* **What you need to do**:
Include in the output exactly the lines from the opening of the data through the line containing "glass_h = 210; // [200:1:220]", and nothing more.

>>

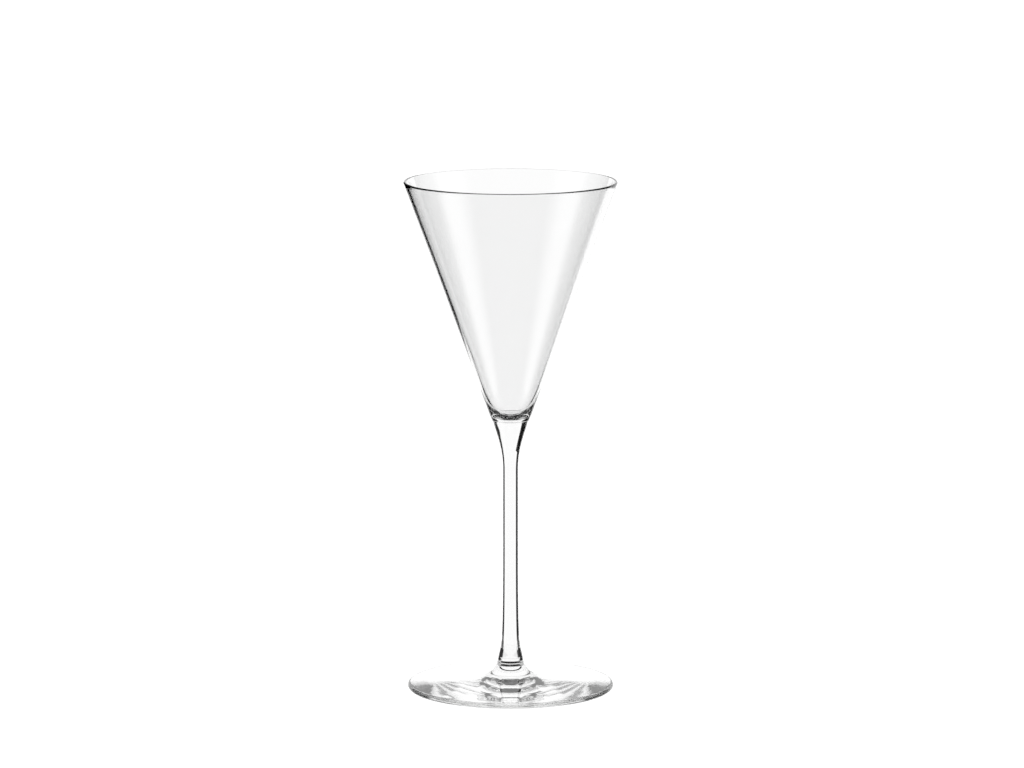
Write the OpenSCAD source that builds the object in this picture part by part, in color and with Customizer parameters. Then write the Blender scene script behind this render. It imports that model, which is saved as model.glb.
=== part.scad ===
// Long-stemmed martini glass, hand-blown form
// Four pieces of glass fused face to face: bowl, stem, collar and foot.
// Millimetres, +Z up, origin at the centre of the foot on the ground.

/* [Overall] */
// Height from the ground to the rim
glass_h = 210; // [200:1:220]

/* [Bowl] */
// Outer diameter at the rim
rim_d = 87; // [82:0.5:94]
// Outer diameter at the lower edge of the cone
cone_base_d = 15.7; // [15.4:0.1:17]
// Height of the lower edge of the cone
cone_base_z = 112; // [109:0.5:115]
// Wall thickness at the rim
rim_wall = 1.1; // [0.8:0.05:1.6]
// Wall thickness where the inside starts to round in
low_wall = 1.4; // [1.2:0.1:2]
// Height above the cone's lower edge where the inside starts to round in
well_h = 16.5; // [14:0.5:22]
// Solid glass under the lowest point of the inside
well_floor = 0.7; // [0.5:0.1:2]

/* [Stem] */
// Diameter of the drawn stem
stem_d = 6.1; // [5:0.1:7.4]
// Diameter where the stem meets the bowl
stem_top_d = 14.6; // [13.6:0.1:14.6]
// Length of the flare under the bowl
top_flare = 20.5; // [16:0.5:26]
// Diameter where the stem meets the collar
stem_base_d = 10.8; // [9.6:0.1:11]
// Length of the flare above the collar
base_flare = 53; // [40:1:60]

/* [Collar] */
// Diameter of the collar
collar_d = 11; // [10.9:0.1:12]
// Thickness of the collar
collar_t = 1.1; // [0.8:0.1:2]

/* [Foot] */
// Diameter of the foot
foot_d = 84.6; // [76:0.2:92]
// Thickness of the foot's rounded edge
edge_t = 2.3; // [1.6:0.1:2.8]
// Height of the boss at the middle of the foot
boss_h = 9.5; // [8.8:0.1:10.2]
// Diameter of the boss where it meets the collar
boss_d = 11.3; // [11:0.1:12.6]
// Height where the boss runs out into the slope
boss_root_h = 4.8; // [4.2:0.1:5.2]
// Diameter where the boss runs out into the slope
boss_root_d = 28.8; // [26:0.2:34]
// Rise of the hollow under the foot
hollow_h = 0.4; // [0.2:0.05:1]
// Width of the flat ring that the foot stands on
ring_w = 6.8; // [3:0.1:9]

/* [Hidden] */
$fn = 96;

collar_z = boss_h;
stem_z = boss_h + collar_t;
shoulder_h = 0.5;
stem_top_z = cone_base_z - shoulder_h;
lip_r = rim_wall / 2;
lip_z = glass_h - lip_r;
cone_slope = (rim_d / 2 - cone_base_d / 2) / (lip_z - cone_base_z);
cone_tilt = atan(cone_slope);
well_top_z = cone_base_z + well_h;
well_z = stem_top_z + well_floor;
boss_reach = 6.5;
boss_side = 1.85;
boss_drop = 2.9;
ring_outer_r = foot_d / 2 - edge_t * 0.75;
ring_inner_r = ring_outer_r - ring_w;
glass_colour = [0.90, 0.92, 0.92, 0.35];

// outer radius of the cone at a height
function cone_r(z) = cone_base_d / 2 + cone_slope * (z - cone_base_z);

// points of a cubic curve from a to d that leaves towards b and arrives from c
function curve(a, b, c, d, n) = [
    for (i = [0 : n]) let (t = i / n, u = 1 - t)
        u * u * u * a + 3 * u * u * t * b + 3 * u * t * t * c + t * t * t * d
];

// points of an arc about a centre, from one angle to another
function arc(centre, r, from, to, n) = [
    for (i = [0 : n]) let (w = from + (to - from) * i / n) centre + r * [cos(w), sin(w)]
];

// a solid of revolution from a half outline
module turned(outline) {
    rotate_extrude($fn = 96) polygon(outline);
}

// shallow disc with a rounded edge, a low boss, and a slight hollow underneath
module foot() {
    edge_r = edge_t / 2;
    edge_c = [foot_d / 2 - edge_r, edge_r];
    rise = (boss_root_h - edge_t) / (foot_d / 2 - edge_r - boss_root_d / 2);
    hollow = [for (i = [0 : 15]) let (s = i / 16)
        [ring_inner_r * s, hollow_h * (1 - s * s)]];
    boss = curve([boss_root_d / 2, boss_root_h],
        [boss_root_d / 2 - boss_reach, boss_root_h + boss_reach * rise],
        [boss_d / 2 + boss_side, boss_h - boss_drop], [boss_d / 2, boss_h], 14);
    color(glass_colour)
        turned(concat(
            hollow,
            [[ring_inner_r, 0], [ring_outer_r, 0]],
            arc(edge_c, edge_r, -65, 90 - atan(rise), 10),
            boss,
            [[0, boss_h]]
        ));
}

// small disc between the foot and the stem, with softly rounded edges
module stem_collar() {
    r = collar_d / 2;
    round_r = 0.1;
    color(glass_colour)
        turned(concat(
            [[0, collar_z], [r, collar_z]],
            arc([r - round_r, stem_z - round_r], round_r, 0, 90, 4),
            [[0, stem_z]]
        ));
}

// drawn solid rod that flares out at both ends
module stem() {
    r = stem_d / 2;
    base = curve([stem_base_d / 2, stem_z], [r + 0.7, stem_z + base_flare * 0.18],
        [r, stem_z + base_flare * 0.02], [r, stem_z + base_flare], 16);
    top = curve([r, stem_top_z - top_flare], [r, stem_top_z - top_flare * 0.57],
        [stem_top_d / 2 - 1.87, stem_top_z - top_flare * 0.32], [stem_top_d / 2, stem_top_z], 18);
    color(glass_colour)
        turned(concat([[0, stem_z]], base, top, [[0, stem_top_z]]));
}

// thin conical shell with a thick rounded bottom and a narrow shoulder over the stem
module bowl() {
    low_in = cone_r(well_top_z) - low_wall / cos(cone_tilt);
    well = curve([low_in, well_top_z],
        [low_in - cone_slope * well_h * 0.75, well_top_z - well_h * 0.75],
        [low_in * 0.45, well_z], [0, well_z], 18);
    shoulder = curve([stem_top_d / 2, stem_top_z], [stem_top_d / 2 + 0.2, stem_top_z],
        [cone_base_d / 2 - 0.11, cone_base_z - 0.3], [cone_base_d / 2, cone_base_z], 6);
    color(glass_colour)
        turned(concat(
            [[0, stem_top_z]],
            shoulder,
            arc([rim_d / 2 - lip_r, lip_z], lip_r, -cone_tilt, 180 - cone_tilt, 12),
            well
        ));
}

foot();
stem_collar();
stem();
bowl();
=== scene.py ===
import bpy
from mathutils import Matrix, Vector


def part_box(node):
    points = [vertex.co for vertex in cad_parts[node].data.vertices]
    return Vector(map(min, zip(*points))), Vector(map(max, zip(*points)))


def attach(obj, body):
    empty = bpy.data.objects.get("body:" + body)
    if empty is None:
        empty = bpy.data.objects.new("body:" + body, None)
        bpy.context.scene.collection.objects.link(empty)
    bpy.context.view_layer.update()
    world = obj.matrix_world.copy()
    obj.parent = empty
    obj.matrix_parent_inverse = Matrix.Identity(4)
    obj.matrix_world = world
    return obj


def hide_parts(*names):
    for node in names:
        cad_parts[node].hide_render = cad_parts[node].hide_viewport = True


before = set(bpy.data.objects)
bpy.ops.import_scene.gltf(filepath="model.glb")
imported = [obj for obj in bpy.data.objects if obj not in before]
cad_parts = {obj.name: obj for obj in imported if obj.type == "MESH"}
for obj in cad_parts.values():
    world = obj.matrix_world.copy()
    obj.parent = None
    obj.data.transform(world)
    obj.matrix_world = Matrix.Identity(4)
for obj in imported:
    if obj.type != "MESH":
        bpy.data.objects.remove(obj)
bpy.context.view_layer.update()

import math
import bpy
import numpy as np

scene = bpy.context.scene

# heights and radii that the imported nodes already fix, in metres
bowlLow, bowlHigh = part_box("bowl")
stemLow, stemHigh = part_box("stem")
collarLow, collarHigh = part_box("stem_collar")
footLow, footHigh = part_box("foot")


def cubicCurve(start, leave, arrive, end, count):
    # weighted sum of four points, with the cubic Bernstein weights of t from 0 to 1
    t = np.linspace(0.0, 1.0, count)[:, None]
    u = 1.0 - t
    corners = [np.asarray(p, float) for p in (start, leave, arrive, end)]
    return u**3 * corners[0] + 3 * u * u * t * corners[1] + 3 * u * t * t * corners[2] + t**3 * corners[3]


def roundArc(centre, radius, fromDeg, toDeg, count):
    # centre plus radius times cosine and sine of an angle that runs evenly
    a = np.radians(np.linspace(fromDeg, toDeg, count))
    return np.stack([centre[0] + radius * np.cos(a), centre[1] + radius * np.sin(a)], 1)


def straightRun(start, end, count):
    # even steps from one point to the other
    t = np.linspace(0.0, 1.0, count)[:, None]
    return (1 - t) * np.asarray(start, float) + t * np.asarray(end, float)


def joinRuns(*runs):
    # runs end to end, with a point dropped where it repeats the one before
    points = np.concatenate(runs)
    step = np.hypot(*np.diff(points, axis=0).T)
    return points[np.concatenate([[True], step > 1e-7])]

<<

* **Task result**:
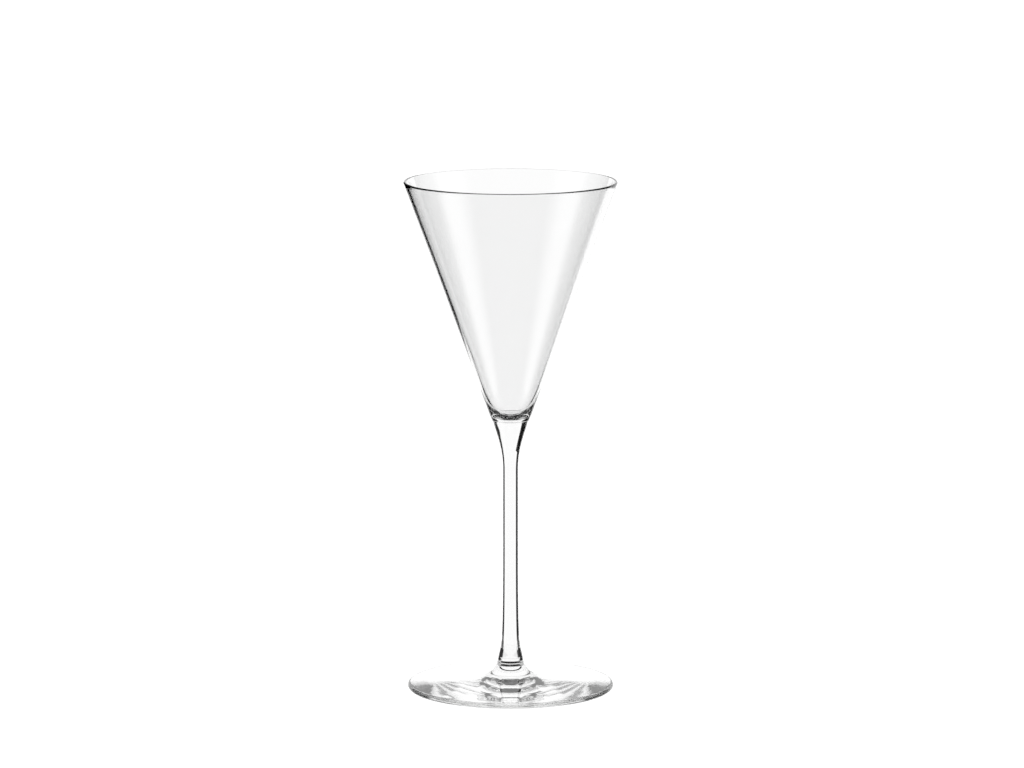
Write the OpenSCAD source that builds the object in this picture part by part, in color and with Customizer parameters. Then write the Blender scene script behind this render. It imports that model, which is saved as model.glb.
=== part.scad ===
// Long-stemmed martini glass, hand-blown form
// Four pieces of glass fused face to face: bowl, stem, collar and foot.
// Millimetres, +Z up, origin at the centre of the foot on the ground.

/* [Overall] */
// Height from the ground to the rim
glass_h = 210; // [200:1:220]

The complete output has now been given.